Your task is to repeat the listing exactly.
+ + + + + + +
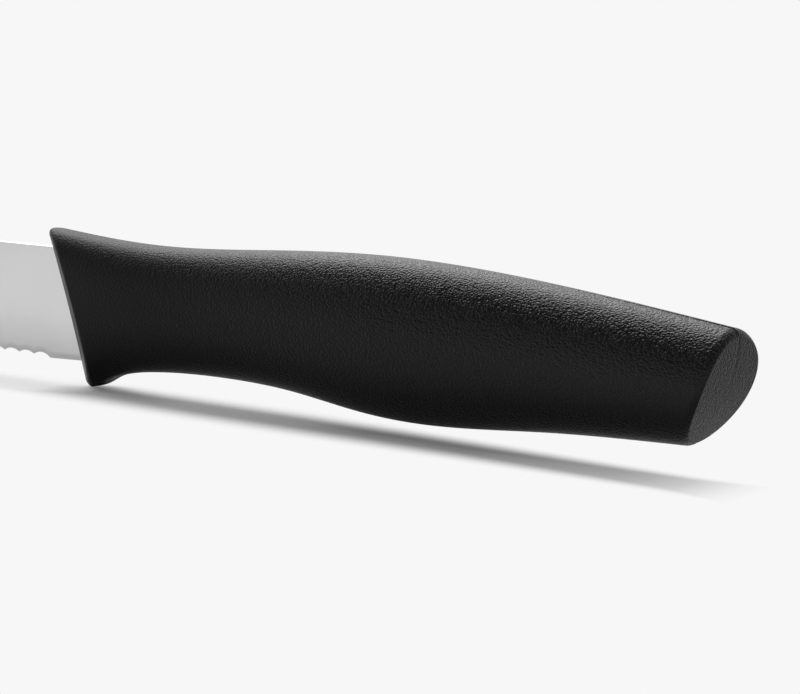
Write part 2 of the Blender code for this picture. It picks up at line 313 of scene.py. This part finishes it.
def prow(across):
    """How far the front stands back beside the blade, where it is like a boat's prow seen from above."""
    return PROW * (np.hypot(across, PROW_NOSE) - PROW_NOSE)


def handle_ring(share, inset=0.0, push=0.0):
    """The points of one section of the handle, at a share of the way from its front to its butt."""
    top_place = TOP_LINE[0][0] + share * (TOP_LINE[-1][0] - TOP_LINE[0][0])
    bottom_place = BOTTOM_LINE[0][0] + share * (BOTTOM_LINE[-1][0] - BOTTOM_LINE[0][0])
    top = spline(TOP_LINE, np.array(top_place))
    bottom = spline(BOTTOM_LINE, np.array(bottom_place))
    width = half_width(share)
    squareness = np.interp(share, SQUARENESS_AT, SQUARENESSES)
    turn = ring_turns(width - np.max(inset), squareness)
    across = signed_power(np.cos(turn), 2 / squareness)
    up = signed_power(np.sin(turn), 2 / squareness)
    side = across * (width - inset)
    half_height = math.hypot(top - bottom, top_place - bottom_place) / 2
    proud = PARTING_HEIGHT * share**PARTING_FADE * parting(side)
    rise = 0.5 + 0.5 * up * (1 - (inset - proud) / half_height)
    bow = 4 * rise * (1 - rise)
    place = bottom_place + (top_place - bottom_place) * rise + push
    place += (1 - share) ** FRONT_FADE * (FRONT_HOLLOW * bow + prow(across))
    place += share**BUTT_FADE * BUTT_BULGE * bow
    return np.stack((place, side, bottom + (top - bottom) * rise), axis=1)


def body_rings():
    """Sections from the front fillet's inner edge to the butt fillet, which stops short at a crisp rim.

    The front fillet turns less at the sides than at the top and bottom, because the prow leans back. The
    butt fillet turns most at the top.
    """
    turn = ring_turns(half_width(1.0), SQUARENESSES[2])
    upward = np.clip(np.sin(turn), 0.0, 1.0) ** BUTT_TOP_FADE
    butt_turn = BUTT_TURN + (BUTT_TOP_TURN - BUTT_TURN) * upward
    butt_depth = BUTT_FILLET * np.sin(butt_turn)
    turn = ring_turns(half_width(0.0), SQUARENESSES[0])
    across = signed_power(np.cos(turn), 2 / SQUARENESSES[0])
    lean = PROW / half_width(0.0) * across**2 / np.hypot(across, PROW_NOSE)
    whole_turn = np.arctan2(1.0, lean)
    reach = FRONT_FILLET * np.tan(whole_turn / 2)
    rings = []
    for step in range(FILLET_STEPS):
        angle = (1 - step / FILLET_STEPS) * whole_turn
        inset = FRONT_FILLET * (1 - np.cos(angle))
        rings.append(handle_ring(0.0, inset, reach - FRONT_FILLET * np.sin(angle)))
    for step in range(BODY_RINGS):
        share = (step / (BODY_RINGS - 1)) ** RING_CROWDING
        rings.append(handle_ring(share, 0.0, reach * (1 - share) - butt_depth * share))
    for step in range(1, FILLET_STEPS + 1):
        angle = step / FILLET_STEPS * butt_turn
        inset = BUTT_FILLET * (1 - np.cos(angle))
        rings.append(handle_ring(1.0, inset, BUTT_FILLET * np.sin(angle) - butt_depth))
    return rings


def butt_rings(rim):
    """The butt's face, drawn in to the middle plane, with the parting line's groove down its top half."""
    widest = np.abs(rim[:, 1]).max()
    depth = PARTING_DEPTH * np.clip(mapped(rim[:, 2], *PARTING_HEIGHTS), 0.0, 1.0)
    limits = list(np.linspace(widest, PARTING_HALF_WIDTHS[1], CAP_STEPS))[1:]
    rings = []
    for limit in limits + [PARTING_HALF_WIDTHS[0], 0.0]:
        ring = rim.copy()
        ring[:, 1] = np.clip(rim[:, 1], -limit, limit)
        ring[:, 0] -= depth * parting(ring[:, 1])
        rings.append(ring)
    return rings


def slot_ring(low, high):
    """(y, z) points of an upright slot round the sheet, one for each point of a section."""
    turn = ring_turns(half_width(0.0), SQUARENESSES[0])
    across, up = np.cos(turn), np.sin(turn)
    reach = np.maximum(np.abs(across), np.abs(up))
    side = across / reach * (HALF_SHEET + FIT_GAP)
    return side, (low + high) / 2 + up / reach * (high - low) / 2


def front_place(side, height):
    """Where the handle's front face stands, by how far across the knife and how high."""
    rise = height / TOP_LINE[0][1]
    line = BOTTOM_LINE[0][0] + rise * (TOP_LINE[0][0] - BOTTOM_LINE[0][0])
    return line + 4 * FRONT_HOLLOW * rise * (1 - rise) + prow(side / half_width(0.0))


def front_rings(rim):
    """From deep in the pocket out to its mouth, then over the front face to its rim."""
    rings = []
    for place, low, high in tang_rows()[::-1]:
        side, height = slot_ring(low - FIT_GAP, high + FIT_GAP)
        rings.append(np.stack((np.full(len(side), place + FIT_GAP), side, height), axis=1))
    low = EDGE_HEIGHT - RICASSO_DROP - FIT_GAP
    side, height = slot_ring(low, SPINE_HEIGHT + FIT_GAP)
    rings.append(np.stack((np.full(len(side), HEEL_LENGTH + FIT_GAP), side, height), axis=1))
    mouth = np.stack((front_place(side, height), side, height), axis=1)
    for step in range(CAP_STEPS):
        share = step / CAP_STEPS
        ring = mouth + (rim - mouth) * share
        ring[:, 0] = front_place(ring[:, 1], ring[:, 2])
        rings.append(ring)
    return rings


def finish_mesh(name, work):
    """An object from a bmesh, smooth with its sharp edges kept."""
    bmesh.ops.recalc_face_normals(work, faces=work.faces)
    mesh = bpy.data.meshes.new(name)
    work.to_mesh(mesh)
    work.free()
    mesh.shade_smooth()
    mesh.set_sharp_from_angle(angle=SHARP_ANGLE)
    made = bpy.data.objects.new(name, mesh)
    bpy.context.scene.collection.objects.link(made)
    return made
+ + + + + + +
_THE COMPLETED TASK_
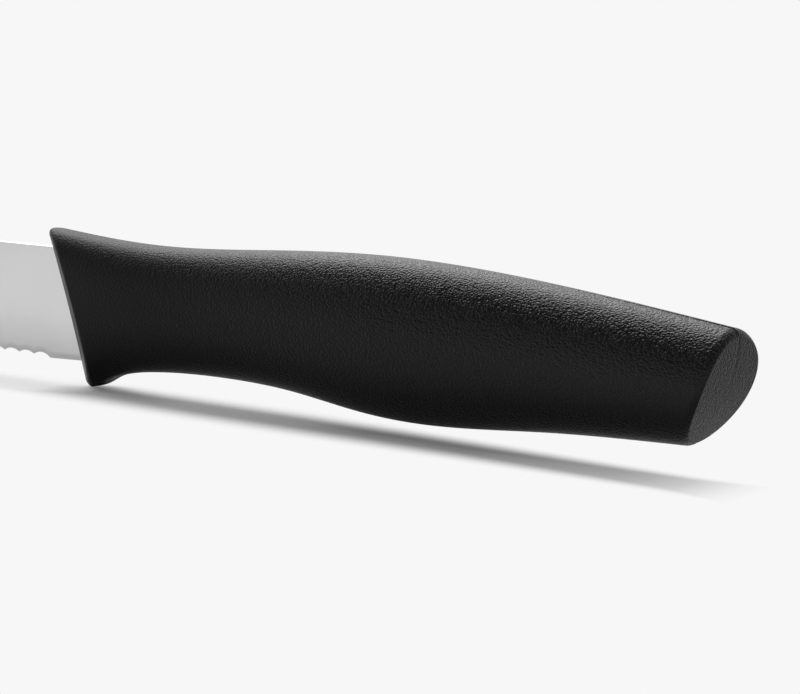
Write part 2 of the Blender code for this picture. It picks up at line 313 of scene.py. This part finishes it.
def prow(across):
    """How far the front stands back beside the blade, where it is like a boat's prow seen from above."""
    return PROW * (np.hypot(across, PROW_NOSE) - PROW_NOSE)


def handle_ring(share, inset=0.0, push=0.0):
    """The points of one section of the handle, at a share of the way from its front to its butt."""
    top_place = TOP_LINE[0][0] + share * (TOP_LINE[-1][0] - TOP_LINE[0][0])
    bottom_place = BOTTOM_LINE[0][0] + share * (BOTTOM_LINE[-1][0] - BOTTOM_LINE[0][0])
    top = spline(TOP_LINE, np.array(top_place))
    bottom = spline(BOTTOM_LINE, np.array(bottom_place))
    width = half_width(share)
    squareness = np.interp(share, SQUARENESS_AT, SQUARENESSES)
    turn = ring_turns(width - np.max(inset), squareness)
    across = signed_power(np.cos(turn), 2 / squareness)
    up = signed_power(np.sin(turn), 2 / squareness)
    side = across * (width - inset)
    half_height = math.hypot(top - bottom, top_place - bottom_place) / 2
    proud = PARTING_HEIGHT * share**PARTING_FADE * parting(side)
    rise = 0.5 + 0.5 * up * (1 - (inset - proud) / half_height)
    bow = 4 * rise * (1 - rise)
    place = bottom_place + (top_place - bottom_place) * rise + push
    place += (1 - share) ** FRONT_FADE * (FRONT_HOLLOW * bow + prow(across))
    place += share**BUTT_FADE * BUTT_BULGE * bow
    return np.stack((place, side, bottom + (top - bottom) * rise), axis=1)


def body_rings():
    """Sections from the front fillet's inner edge to the butt fillet, which stops short at a crisp rim.

    The front fillet turns less at the sides than at the top and bottom, because the prow leans back. The
    butt fillet turns most at the top.
    """
    turn = ring_turns(half_width(1.0), SQUARENESSES[2])
    upward = np.clip(np.sin(turn), 0.0, 1.0) ** BUTT_TOP_FADE
    butt_turn = BUTT_TURN + (BUTT_TOP_TURN - BUTT_TURN) * upward
    butt_depth = BUTT_FILLET * np.sin(butt_turn)
    turn = ring_turns(half_width(0.0), SQUARENESSES[0])
    across = signed_power(np.cos(turn), 2 / SQUARENESSES[0])
    lean = PROW / half_width(0.0) * across**2 / np.hypot(across, PROW_NOSE)
    whole_turn = np.arctan2(1.0, lean)
    reach = FRONT_FILLET * np.tan(whole_turn / 2)
    rings = []
    for step in range(FILLET_STEPS):
        angle = (1 - step / FILLET_STEPS) * whole_turn
        inset = FRONT_FILLET * (1 - np.cos(angle))
        rings.append(handle_ring(0.0, inset, reach - FRONT_FILLET * np.sin(angle)))
    for step in range(BODY_RINGS):
        share = (step / (BODY_RINGS - 1)) ** RING_CROWDING
        rings.append(handle_ring(share, 0.0, reach * (1 - share) - butt_depth * share))
    for step in range(1, FILLET_STEPS + 1):
        angle = step / FILLET_STEPS * butt_turn
        inset = BUTT_FILLET * (1 - np.cos(angle))
        rings.append(handle_ring(1.0, inset, BUTT_FILLET * np.sin(angle) - butt_depth))
    return rings


def butt_rings(rim):
    """The butt's face, drawn in to the middle plane, with the parting line's groove down its top half."""
    widest = np.abs(rim[:, 1]).max()
    depth = PARTING_DEPTH * np.clip(mapped(rim[:, 2], *PARTING_HEIGHTS), 0.0, 1.0)
    limits = list(np.linspace(widest, PARTING_HALF_WIDTHS[1], CAP_STEPS))[1:]
    rings = []
    for limit in limits + [PARTING_HALF_WIDTHS[0], 0.0]:
        ring = rim.copy()
        ring[:, 1] = np.clip(rim[:, 1], -limit, limit)
        ring[:, 0] -= depth * parting(ring[:, 1])
        rings.append(ring)
    return rings


def slot_ring(low, high):
    """(y, z) points of an upright slot round the sheet, one for each point of a section."""
    turn = ring_turns(half_width(0.0), SQUARENESSES[0])
    across, up = np.cos(turn), np.sin(turn)
    reach = np.maximum(np.abs(across), np.abs(up))
    side = across / reach * (HALF_SHEET + FIT_GAP)
    return side, (low + high) / 2 + up / reach * (high - low) / 2


def front_place(side, height):
    """Where the handle's front face stands, by how far across the knife and how high."""
    rise = height / TOP_LINE[0][1]
    line = BOTTOM_LINE[0][0] + rise * (TOP_LINE[0][0] - BOTTOM_LINE[0][0])
    return line + 4 * FRONT_HOLLOW * rise * (1 - rise) + prow(side / half_width(0.0))


def front_rings(rim):
    """From deep in the pocket out to its mouth, then over the front face to its rim."""
    rings = []
    for place, low, high in tang_rows()[::-1]:
        side, height = slot_ring(low - FIT_GAP, high + FIT_GAP)
        rings.append(np.stack((np.full(len(side), place + FIT_GAP), side, height), axis=1))
    low = EDGE_HEIGHT - RICASSO_DROP - FIT_GAP
    side, height = slot_ring(low, SPINE_HEIGHT + FIT_GAP)
    rings.append(np.stack((np.full(len(side), HEEL_LENGTH + FIT_GAP), side, height), axis=1))
    mouth = np.stack((front_place(side, height), side, height), axis=1)
    for step in range(CAP_STEPS):
        share = step / CAP_STEPS
        ring = mouth + (rim - mouth) * share
        ring[:, 0] = front_place(ring[:, 1], ring[:, 2])
        rings.append(ring)
    return rings


def finish_mesh(name, work):
    """An object from a bmesh, smooth with its sharp edges kept."""
    bmesh.ops.recalc_face_normals(work, faces=work.faces)
    mesh = bpy.data.meshes.new(name)
    work.to_mesh(mesh)
    work.free()
    mesh.shade_smooth()
    mesh.set_sharp_from_angle(angle=SHARP_ANGLE)
    made = bpy.data.objects.new(name, mesh)
    bpy.context.scene.collection.objects.link(made)
    return made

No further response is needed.